We're thinking about a spiced pear melomel for our holiday mead this year, and this is a limited trial run: the intent with this batch is to start with a lot of the liquid in primary being pear juice, and perhaps add slided fresh pears in secondary several months before bottling. Xenia suggests Pear Bonding as a good name for this batch, and I agree that it's a good idea.

2017-01-19_21_31_18
Several of the pears juiced for batch 048.

Ingredients in this batch

  • 2 lb. 12 oz. Trader Joe's Mostly Mesquite Honey.
  • 10.27 lb. of fresh pears, not particularly ripe (50:50 mix of Bosc and Bartlett pears), home-juiced, yielding approx. ½ gal pear juice
  • Filtered tap water to 1 gallon
  • 1 packet Lalvin K1V-1116 wine yeast, rehydrated in ⅜ cup of filtered tap water at 98℉
  • 4 x 1 cm. medium-toast American oak cubes, added on 13 March 2017
2017-02-03_18_56_22_HDR
Batch 048 after two weeks of fermentation.
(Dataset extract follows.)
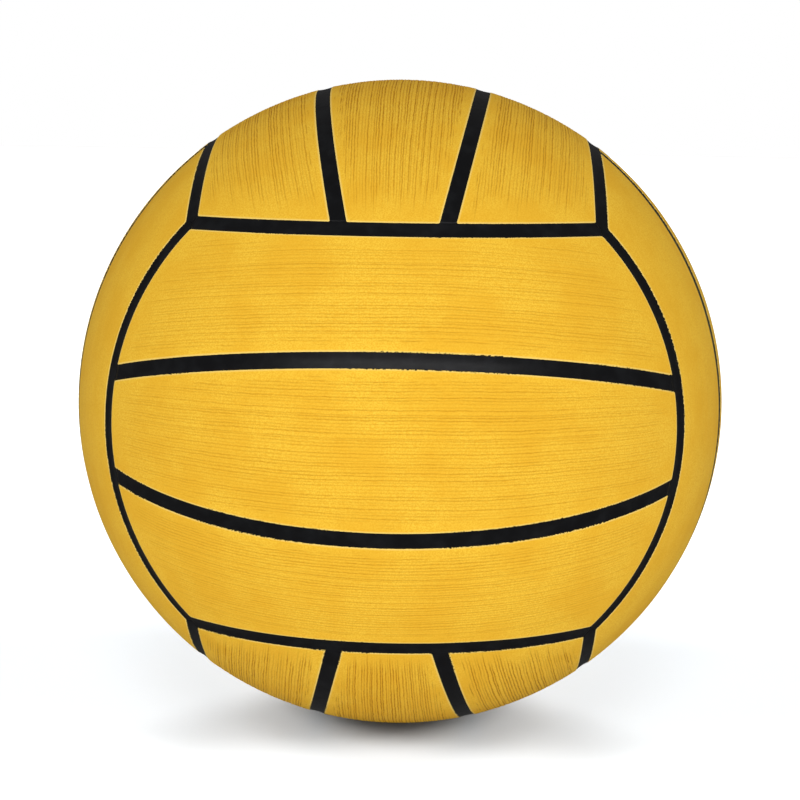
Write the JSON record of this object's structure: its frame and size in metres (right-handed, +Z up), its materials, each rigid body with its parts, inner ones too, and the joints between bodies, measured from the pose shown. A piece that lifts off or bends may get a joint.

Sanitized everything, then juiced the pears, pouring the juice out of the juicer through a muslin brewing bag, then squeezed the pulp trapped in the brewing bag. This yielded about a half-gallon of juice and pulp. (More pulp ended up in the must than I like, though this didn't become visibly apparent until it separated out later). Poured the honey in, measuring the amount on a scale tared to the weight of the carboy, pear juice, and a funnel. Poured in water to total about three-quarters of a gallon in the carboy. Agitated for three minutes to oxygenate, then filled it to a gallon and shook for another three minutes. Pitched the yeast, then shoved one end of a blowoff tube into the carboy's neck and put the other end under water in a bowl. Labeled the carboy and left it in the kitchen to ferment.

Brew date: 19 January 2017.
Original gravity: 1.114.
Bottling date: 13 April 2017
Final gravity: 1.007.
Estimated ABV: Approx. 14⅔%.

Yield:

  • 4 x 12 oz. bottles
  • 2 x 22 oz. bottles
  • a hydrometer tube's worth of mead

Total: About 97 fl. oz., or 75% of a gallon. (We lost a lot to fibrous pear material that snuck in with the juice.)

Observations

  • 2017-01-20T04:17: There's already carbon dioxide coming from the blowoff hose. Many small bubbles are making their way up the side of the carboy.
  • 2017-01-20T11:52: Fermentation activity has pushed a some of the pear pulp up into the blowoff hose. It's already starting to descend back into the carboy, though. Too bad: if the carboy had been placed above the bowl the blowoff tube empties into, it might have gotten rid of a lot of that pulp.
  • 2017-01-22T16:01: Swapped out the blowoff hose for a fermentation lock: nothing's being pushed out into the blowoff hose any more.
  • 2017-03-13T21:01: Put in some oak cubes.
  • 2017-03-26T18:45: Tasted. Delicious. Still wants more time on oak, though.
  • 2017-04-13: The mead has gone slightly brownish; I don't know whether this is because the vodka in the airlock went low and allowed oxygen to enter, or whether the oak has been in too long, or whether the oak was improperly sanitized in the first place and perhaps contributed some wood dust. I think it tastes perhaps over-oaked, myself, though Xenia doesn't; she tastes it as hot, though, whereas I don't notice that as much. In any case, bottled, yielding 75% of a gallon at around 14%; we'll see how it ages. I still have high hopes for this batch.

Lessons learned

  • The gravity of this particular combination of pear juice and pear pulp was 1.054.
  • Squeezing the pulp in the muslin bag apparently winds up adding pulp to the must.
  • Don't let the airlock run dry.
  • Sanitize oak cubes properly.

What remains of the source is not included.